Early breast cancer detection program works — if women know about it

In late June, Lecompton resident Roxanne Laughlin was diagnosed with breast cancer. Despite the fact that she did not have health insurance, Laughlin said she was going to do whatever she had to do to get the treatments she needed. Laughlin sought help through Health Care Access, which guided her through the application process for getting insurance. She has had two surgeries since being diagnosed and begins her first round of chemotherapy on Oct. 10.

? Roxanne Laughlin was getting a tooth pulled at the dentist when she got even more painful news: She had cancer.

During the visit, her dentist discovered a cancerous ulcer on her tongue. She had to quit smoking, ASAP. For help in doing so, the dentist referred Laughlin, who doesn’t have health insurance, to a Douglas County safety-net clinic.

“He said if I didn’t quit smoking, it would kill me,” she said of her dentist, Stephen Vincent, whom she calls her “guardian angel.” “He was the reason I went to Health Care Access.”

A routine physical at the clinic additionally revealed a mass in her left breast. A mammogram later, she was diagnosed with breast cancer.

Cancer has recently upended Laughlin’s life, killing her husband last year and now threatening her own well-being. While she had surgeries to remove the ulcer from her mouth and the mass from her breast, her treatment isn’t over. Laughlin, 58, of Lecompton, starts chemotherapy on Thursday and radiation a few months after that.

What makes Laughlin’s story unique is that she wasn’t always sure how she was going to be able to afford her care. Women without health insurance don’t always know their options when it comes to cancer screening and treatment. But Kansas, like every other state, offers free screening and diagnosis for breast and ovarian cancer to many low-income women without insurance.

Through the state’s Early Detection Works, uninsured women between 40 and 64 who make up to 225 percent of the federal poverty level are eligible for free mammograms and pap smears. If they test positive for cancer while in the program, they are able to use Medicaid for their treatment. In Lawrence, the program is available through Health Care Access and Heartland Community Health Center.

Participation in the program, however, is low. Of the 30,000 eligible women in Kansas, only 8,000 took advantage of it in 2012. Still, Early Detection Works screened 36,291 women from the time it started in 1996 through the end of last year, discovering 484 cases of breast cancer in that period.

Benefit for Laughlin

Roxanne Laughlin’s former colleagues from the Perry-Lecompton school district are throwing a benefit for her from 6 p.m. to 10 p.m. on Oct. 26 at American Legion Post 142 in Perry. The evening will feature bingo, refreshments and raffles. Donations will go toward Laughlin’s medical expenses. Contributions can also be made to the Roxanne Laughlin Fund at First State Bank & Trust in Perry.

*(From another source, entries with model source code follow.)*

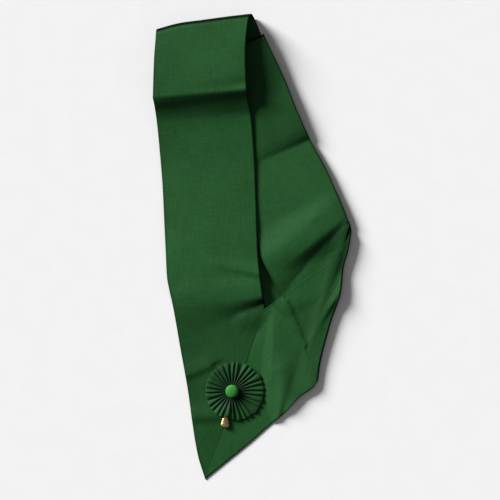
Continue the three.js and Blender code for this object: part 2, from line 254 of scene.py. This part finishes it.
def rest_of_front(x, y):
    along, across = measure_on_heap(BACK_HEADING, x, y)
    side, end, reach = (BACK_UNDER_FRONT[key] for key in ("side", "end", "reach"))
    on_back = RIDE_ON_BACK * smooth_step((across + side) / side) * smooth_step((end - along) / reach)
    return over(hidden_layers(x, y, HIDDEN_UNDER_FRONT), on_back, EDGE_ROUNDING)


def rest_of_back(x, y):
    return hidden_layers(x, y, HIDDEN_UNDER_BACK)


def rest_of_lower(x, y):
    across = measure_on_heap(BACK_HEADING, x, y)[1]
    height, start, reach = (BACK_UNDER_LOWER[key] for key in ("height", "start", "reach"))
    return hidden_layers(x, y, HIDDEN_UNDER_LOWER) + height * smooth_step((across - start) / reach)


# Ribbon: sweep along the loop

SMALL_STEP = 0.004
LEVEL = 1e-12
NORMAL_ROUNDS = 3


def points_of_section(outer, inner, rise):
    """Points from the inner to the outer edge."""
    points = []
    for i in range(COLUMNS + 1):
        v = i / COLUMNS
        point = Vector(inner).lerp(Vector(outer), v)
        point.z += rise * 4 * v * (1 - v)
        points.append(point)
    return points


def outline_point(outline, u):
    """The point at a share u of a smooth curve through the outline's points, or past its ends."""
    last = len(outline) - 1
    span = min(last - 1, max(0, math.floor(u * last)))
    t = u * last - span
    b, c = Vector(outline[span]), Vector(outline[span + 1])
    a = Vector(outline[span - 1]) if span > 0 else 2 * b - c
    d = Vector(outline[span + 2]) if span + 2 <= last else 2 * c - b
    return 0.5 * (2 * b + (c - a) * t + (2 * a - 5 * b + 4 * c - d) * t**2 + (3 * b - a - 3 * c + d) * t**3)


def points_of_fold(fold, turned, rest):
    """Points from the inner to the outer edge where the ribbon has turned by that share of the fold."""
    angle = math.pi * (0.5 - turned if fold["downwards"] else turned - 0.5)
    at_outer = lerp(*fold["outer_slip"], turned)
    at_inner = lerp(*fold["inner_slip"], turned)
    points = []
    for i in range(COLUMNS + 1):
        v = i / COLUMNS
        u = lerp(at_inner, at_outer, v)
        x, y = outline_point(fold["outline"], u)
        before, after = (outline_point(fold["outline"], u + step) for step in (-SMALL_STEP, SMALL_STEP))
        ahead = after - before
        outwards = Vector((-ahead.y, ahead.x)).normalized() * fold["side"]
        radius = lerp(fold["radius"][1], fold["radius"][0], v)
        inset = fold["bulge"] * radius * (math.cos(angle) - 1)
        low = lerp(fold["height"][1], fold["height"][0], v)
        if rest:
            low = over(low, rest(x - outwards.x * radius, y - outwards.y * radius), LYING)
        z = low + radius * (1 + math.sin(angle))
        points.append(Vector((x + outwards.x * inset, y + outwards.y * inset, z)))
    return points


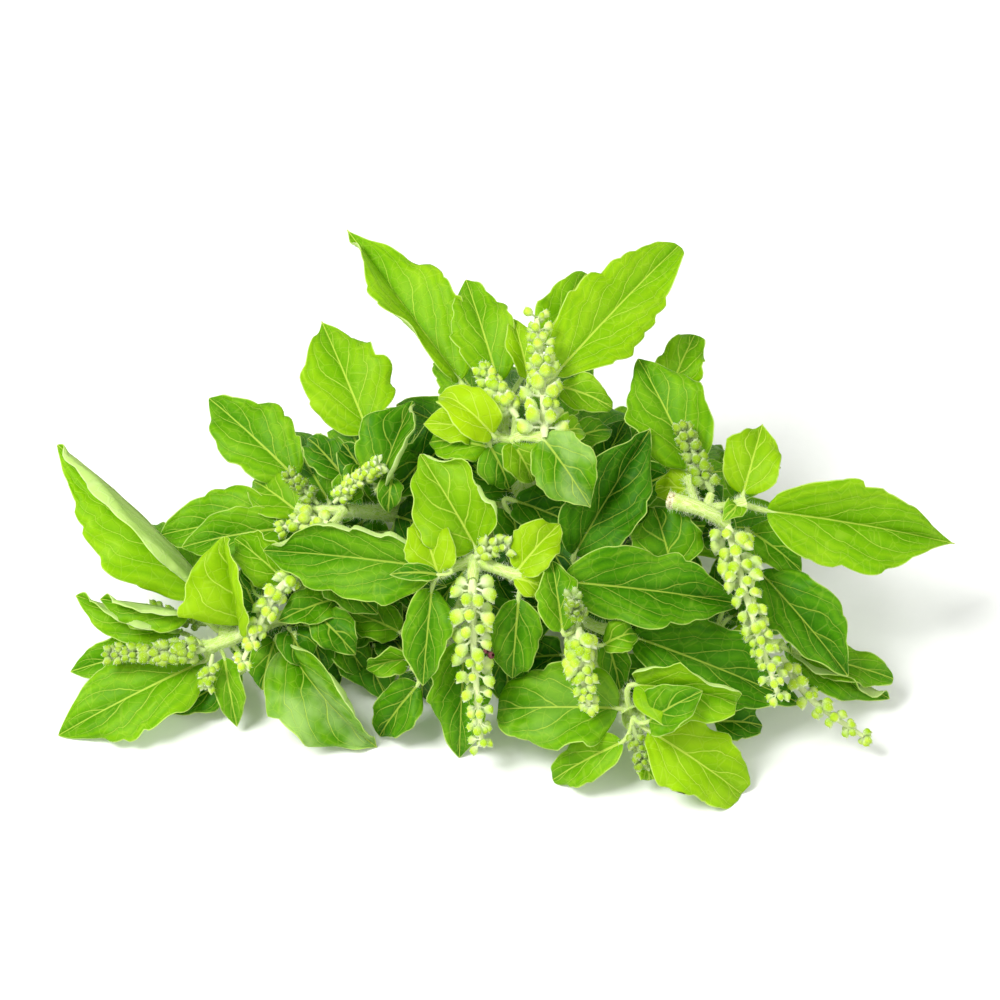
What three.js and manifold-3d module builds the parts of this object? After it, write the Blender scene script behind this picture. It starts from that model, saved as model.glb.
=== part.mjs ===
import * as THREE from "three";
import Module from "manifold-3d";

// A loose heap of flowering basil sprigs lying on a table, in millimetres, +Z up.
// Each leafy stem is one solid with its leaves, and each flower spike is a solid of its own.

// Places are written as [right, up, height]: where a point is seen from the front, 45 degrees
// above the table, and how high above the table it is.
const SIGHT_ELEVATION = THREE.MathUtils.degToRad(45);
const SIGHT_DISTANCE = 900;
const SIGHT_CENTRE_UP = 37.8;

// Middle of the heap on the table, which becomes the origin.
const HEAP_CENTRE = [1.1, 13.85];

// Leaf blades
const BLADE_THICKNESS = 0.7;
const BLADE_WIDEST_AT = 0.38;
const BLADE_FULLNESS = 0.72;
const BLADE_TIP_HALF_WIDTH = 0.45;
const NOTCH_DEPTH = 0.1;
const STATION_GAP = 6.6;
const FEWEST_STATIONS = 4;
const MOST_STATIONS = 9;
const FULL_FOLD_HALF_WIDTH = 4;
const EDGE_WAVES = 2.5;
const PETIOLE_HALF_WIDTH = 0.8;
const PETIOLE_THICKNESS = 1.5;
const PETIOLE_ROOT = 0.5;
const PETIOLE_BEND = 0.4;
const LONGEST_STRAIGHT_PETIOLE = 9;
const BLADE_BASE_THICKNESS = 1.2;
const LONGEST_MITER = 2;
const LEAVES_FACE = [0, -0.5, 0.87];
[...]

“The program has really mushroomed, and many women across the state of Kansas are being screened who wouldn’t normally have been screened for breast cancer, which means we’re finding cancers at an earlier stage, and that is decreasing mortality across the state from breast cancer,” said Rita Davenport, public health nurse for Early Detection Works. “But there are a lot of women across the state who would be eligible for the program who are for some reason unaware of it or choose not to participate.”

Uninsured women who either don’t know about or don’t qualify for Early Detection Works often delay much-needed care.

“We find that a lot of poor women find a lump and don’t do anything about it because they’re worried about the costs,” said Shelly Wakeman, executive director of Health Care Access.

Laughlin, who works part-time at a grocery store in Perry, fits that mold, but she says she was willing to do just whatever it took to stay alive. Now that her insurance situation is figured out — Health Care Access helped enroll her into Medicaid — she can focus on her treatments. Not that that will be easy. She’s still feeling the pain from her recent surgeries.

“It’s just like it was yesterday,” she said.